What needs to be done: Locate the line that contains "The Blender code" and the line that contains "TROUGH_END), STEEL, smooth=False)". Copy both of them exactly, together with every line between them, and no others.

Modeling code records:
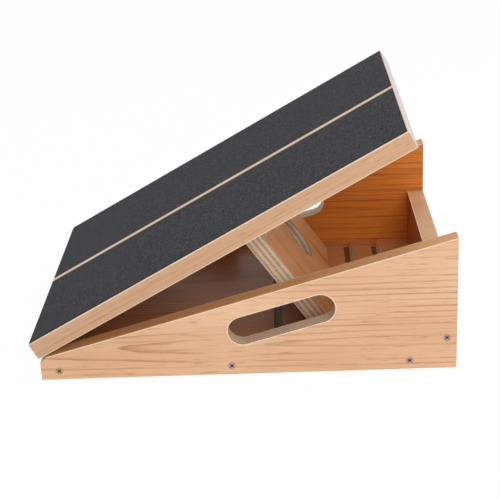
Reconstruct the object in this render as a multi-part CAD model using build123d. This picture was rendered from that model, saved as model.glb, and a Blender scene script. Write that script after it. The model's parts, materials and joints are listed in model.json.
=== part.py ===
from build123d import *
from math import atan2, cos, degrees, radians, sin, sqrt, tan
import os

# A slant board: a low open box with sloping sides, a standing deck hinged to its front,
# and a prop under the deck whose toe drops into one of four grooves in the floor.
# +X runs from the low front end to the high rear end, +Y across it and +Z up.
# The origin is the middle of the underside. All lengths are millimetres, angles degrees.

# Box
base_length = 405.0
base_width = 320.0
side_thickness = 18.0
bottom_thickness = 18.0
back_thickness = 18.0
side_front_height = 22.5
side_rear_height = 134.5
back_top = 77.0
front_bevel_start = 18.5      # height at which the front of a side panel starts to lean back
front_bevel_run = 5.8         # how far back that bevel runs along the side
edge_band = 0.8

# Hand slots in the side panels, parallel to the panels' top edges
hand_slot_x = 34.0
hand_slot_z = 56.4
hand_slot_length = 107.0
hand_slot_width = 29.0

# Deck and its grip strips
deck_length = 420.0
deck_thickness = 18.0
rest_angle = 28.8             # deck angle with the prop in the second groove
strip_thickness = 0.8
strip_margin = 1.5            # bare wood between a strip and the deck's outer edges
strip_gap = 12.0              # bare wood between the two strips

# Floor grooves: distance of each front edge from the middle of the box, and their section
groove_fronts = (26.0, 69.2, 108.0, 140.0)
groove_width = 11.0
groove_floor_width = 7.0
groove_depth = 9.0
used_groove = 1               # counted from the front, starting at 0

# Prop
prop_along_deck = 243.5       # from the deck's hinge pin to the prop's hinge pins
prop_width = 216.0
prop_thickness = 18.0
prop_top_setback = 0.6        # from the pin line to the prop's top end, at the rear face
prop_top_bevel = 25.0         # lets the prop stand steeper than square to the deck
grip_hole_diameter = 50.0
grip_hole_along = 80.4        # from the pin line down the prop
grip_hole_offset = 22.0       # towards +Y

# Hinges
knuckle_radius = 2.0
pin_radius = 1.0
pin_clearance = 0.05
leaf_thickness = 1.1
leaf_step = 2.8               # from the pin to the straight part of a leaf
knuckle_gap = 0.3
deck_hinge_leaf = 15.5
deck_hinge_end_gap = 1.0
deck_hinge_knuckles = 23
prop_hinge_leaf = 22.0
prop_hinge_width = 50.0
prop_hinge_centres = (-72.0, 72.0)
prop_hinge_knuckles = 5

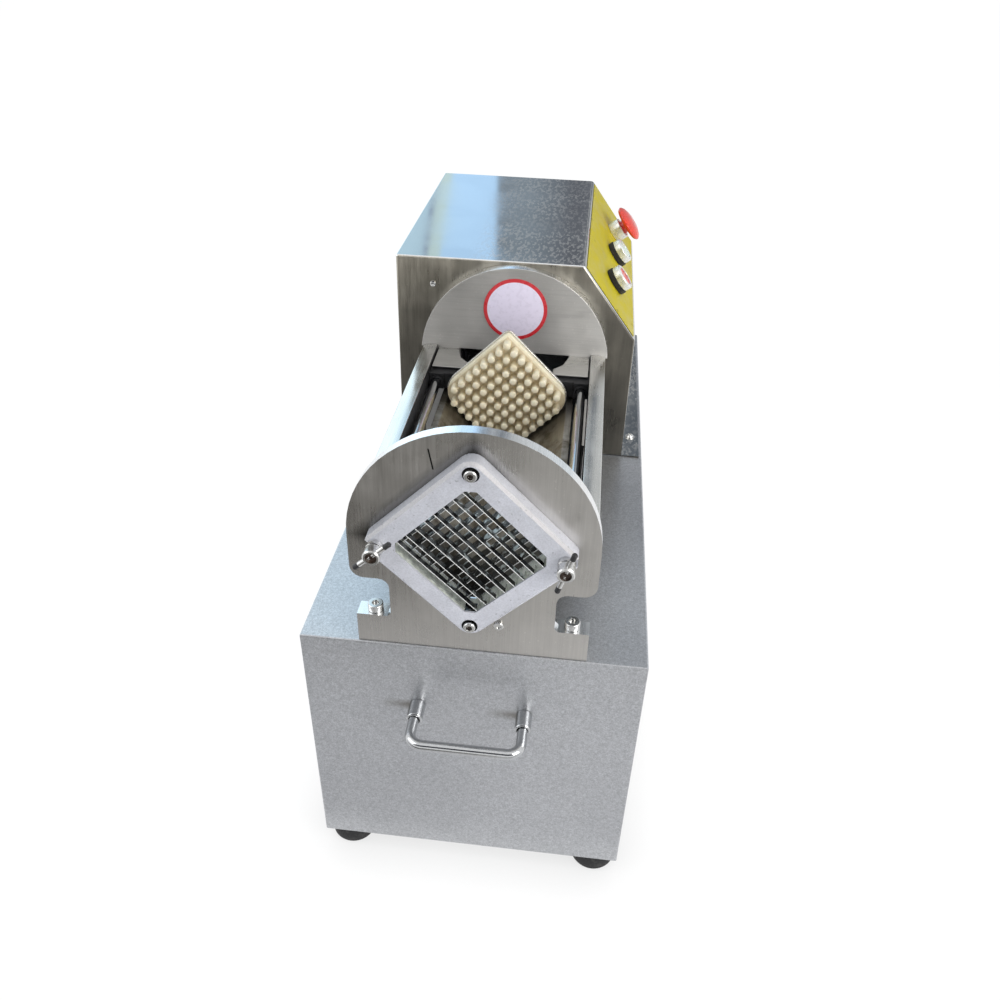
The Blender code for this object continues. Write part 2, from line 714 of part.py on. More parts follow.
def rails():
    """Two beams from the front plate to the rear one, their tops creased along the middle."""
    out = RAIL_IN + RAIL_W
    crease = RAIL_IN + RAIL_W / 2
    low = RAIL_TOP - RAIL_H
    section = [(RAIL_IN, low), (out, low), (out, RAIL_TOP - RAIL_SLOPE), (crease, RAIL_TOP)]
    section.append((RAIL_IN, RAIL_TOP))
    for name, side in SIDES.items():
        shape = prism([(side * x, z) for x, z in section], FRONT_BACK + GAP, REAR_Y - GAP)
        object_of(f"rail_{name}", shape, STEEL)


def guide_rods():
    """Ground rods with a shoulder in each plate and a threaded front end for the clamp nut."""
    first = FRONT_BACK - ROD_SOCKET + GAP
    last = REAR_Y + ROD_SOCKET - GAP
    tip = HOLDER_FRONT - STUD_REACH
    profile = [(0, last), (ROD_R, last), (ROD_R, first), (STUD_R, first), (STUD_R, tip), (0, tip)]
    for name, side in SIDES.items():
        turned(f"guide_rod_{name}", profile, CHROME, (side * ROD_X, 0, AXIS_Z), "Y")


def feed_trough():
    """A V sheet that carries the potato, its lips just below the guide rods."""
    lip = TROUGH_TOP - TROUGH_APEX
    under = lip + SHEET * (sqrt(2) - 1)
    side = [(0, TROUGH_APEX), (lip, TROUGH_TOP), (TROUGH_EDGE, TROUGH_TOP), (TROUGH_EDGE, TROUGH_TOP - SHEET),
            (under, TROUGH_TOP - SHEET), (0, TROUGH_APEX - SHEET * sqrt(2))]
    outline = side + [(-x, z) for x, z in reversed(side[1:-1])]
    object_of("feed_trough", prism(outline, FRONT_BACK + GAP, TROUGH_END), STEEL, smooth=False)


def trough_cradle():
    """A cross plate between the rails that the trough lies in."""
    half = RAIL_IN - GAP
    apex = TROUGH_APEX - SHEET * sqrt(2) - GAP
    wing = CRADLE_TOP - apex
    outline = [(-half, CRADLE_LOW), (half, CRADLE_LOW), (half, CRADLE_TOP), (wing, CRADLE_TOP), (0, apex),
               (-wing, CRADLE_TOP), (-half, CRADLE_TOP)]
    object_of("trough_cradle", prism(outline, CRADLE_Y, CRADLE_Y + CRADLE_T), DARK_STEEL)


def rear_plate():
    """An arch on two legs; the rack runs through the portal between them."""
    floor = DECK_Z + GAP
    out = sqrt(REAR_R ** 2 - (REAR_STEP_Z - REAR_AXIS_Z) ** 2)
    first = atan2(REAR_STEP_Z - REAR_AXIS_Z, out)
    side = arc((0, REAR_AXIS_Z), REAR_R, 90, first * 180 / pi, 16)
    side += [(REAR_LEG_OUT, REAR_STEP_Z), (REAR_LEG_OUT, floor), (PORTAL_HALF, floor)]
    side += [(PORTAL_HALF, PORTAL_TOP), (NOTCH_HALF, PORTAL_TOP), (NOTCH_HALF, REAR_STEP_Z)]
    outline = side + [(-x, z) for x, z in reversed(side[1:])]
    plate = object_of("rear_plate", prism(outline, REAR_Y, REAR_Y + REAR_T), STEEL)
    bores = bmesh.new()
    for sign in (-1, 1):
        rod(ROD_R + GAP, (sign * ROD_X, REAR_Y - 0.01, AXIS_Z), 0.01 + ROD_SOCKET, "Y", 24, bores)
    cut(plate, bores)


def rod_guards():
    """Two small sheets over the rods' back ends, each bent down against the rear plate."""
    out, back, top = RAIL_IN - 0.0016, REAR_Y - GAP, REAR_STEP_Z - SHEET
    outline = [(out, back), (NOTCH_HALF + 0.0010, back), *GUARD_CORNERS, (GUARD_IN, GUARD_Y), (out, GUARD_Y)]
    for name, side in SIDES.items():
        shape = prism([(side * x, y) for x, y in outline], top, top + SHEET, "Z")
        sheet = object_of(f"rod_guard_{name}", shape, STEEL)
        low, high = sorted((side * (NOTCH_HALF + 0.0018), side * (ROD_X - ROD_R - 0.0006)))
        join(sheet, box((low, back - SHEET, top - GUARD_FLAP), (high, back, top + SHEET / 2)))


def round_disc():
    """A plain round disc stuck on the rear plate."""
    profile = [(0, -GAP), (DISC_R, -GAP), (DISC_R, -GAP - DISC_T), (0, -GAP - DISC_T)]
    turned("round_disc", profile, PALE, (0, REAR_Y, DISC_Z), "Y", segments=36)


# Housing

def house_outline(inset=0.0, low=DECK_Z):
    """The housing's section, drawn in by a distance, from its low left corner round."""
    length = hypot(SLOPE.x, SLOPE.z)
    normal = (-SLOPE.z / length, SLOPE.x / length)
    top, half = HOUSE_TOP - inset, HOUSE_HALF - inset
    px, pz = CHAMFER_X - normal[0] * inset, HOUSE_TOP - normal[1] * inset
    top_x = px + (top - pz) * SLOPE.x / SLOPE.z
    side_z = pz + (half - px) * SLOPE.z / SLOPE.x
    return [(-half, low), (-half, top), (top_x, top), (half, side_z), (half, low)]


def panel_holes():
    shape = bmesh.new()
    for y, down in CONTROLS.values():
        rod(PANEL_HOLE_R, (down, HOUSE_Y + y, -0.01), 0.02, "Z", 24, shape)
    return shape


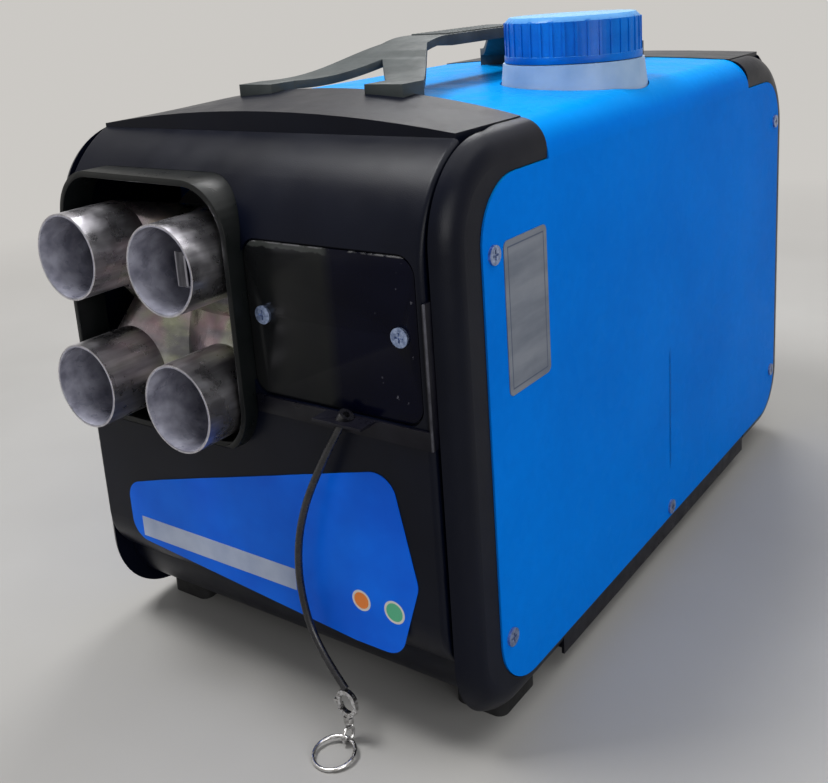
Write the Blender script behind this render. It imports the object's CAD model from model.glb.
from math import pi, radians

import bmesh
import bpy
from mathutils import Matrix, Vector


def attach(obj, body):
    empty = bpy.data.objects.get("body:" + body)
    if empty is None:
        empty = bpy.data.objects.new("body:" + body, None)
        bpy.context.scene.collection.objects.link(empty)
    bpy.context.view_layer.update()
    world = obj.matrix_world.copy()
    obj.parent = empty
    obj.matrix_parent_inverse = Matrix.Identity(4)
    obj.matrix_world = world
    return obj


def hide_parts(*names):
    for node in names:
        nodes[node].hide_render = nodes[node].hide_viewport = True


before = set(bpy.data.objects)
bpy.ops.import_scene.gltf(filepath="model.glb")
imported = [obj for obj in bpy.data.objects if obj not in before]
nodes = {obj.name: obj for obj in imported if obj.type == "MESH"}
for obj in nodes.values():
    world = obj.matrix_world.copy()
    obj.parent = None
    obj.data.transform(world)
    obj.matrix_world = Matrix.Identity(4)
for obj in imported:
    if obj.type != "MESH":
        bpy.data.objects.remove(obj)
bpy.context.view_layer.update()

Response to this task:
The Blender code for this object continues. Write part 2, from line 714 of part.py on. More parts follow.
def rails():
    """Two beams from the front plate to the rear one, their tops creased along the middle."""
    out = RAIL_IN + RAIL_W
    crease = RAIL_IN + RAIL_W / 2
    low = RAIL_TOP - RAIL_H
    section = [(RAIL_IN, low), (out, low), (out, RAIL_TOP - RAIL_SLOPE), (crease, RAIL_TOP)]
    section.append((RAIL_IN, RAIL_TOP))
    for name, side in SIDES.items():
        shape = prism([(side * x, z) for x, z in section], FRONT_BACK + GAP, REAR_Y - GAP)
        object_of(f"rail_{name}", shape, STEEL)


def guide_rods():
    """Ground rods with a shoulder in each plate and a threaded front end for the clamp nut."""
    first = FRONT_BACK - ROD_SOCKET + GAP
    last = REAR_Y + ROD_SOCKET - GAP
    tip = HOLDER_FRONT - STUD_REACH
    profile = [(0, last), (ROD_R, last), (ROD_R, first), (STUD_R, first), (STUD_R, tip), (0, tip)]
    for name, side in SIDES.items():
        turned(f"guide_rod_{name}", profile, CHROME, (side * ROD_X, 0, AXIS_Z), "Y")


def feed_trough():
    """A V sheet that carries the potato, its lips just below the guide rods."""
    lip = TROUGH_TOP - TROUGH_APEX
    under = lip + SHEET * (sqrt(2) - 1)
    side = [(0, TROUGH_APEX), (lip, TROUGH_TOP), (TROUGH_EDGE, TROUGH_TOP), (TROUGH_EDGE, TROUGH_TOP - SHEET),
            (under, TROUGH_TOP - SHEET), (0, TROUGH_APEX - SHEET * sqrt(2))]
    outline = side + [(-x, z) for x, z in reversed(side[1:-1])]
    object_of("feed_trough", prism(outline, FRONT_BACK + GAP, TROUGH_END), STEEL, smooth=False)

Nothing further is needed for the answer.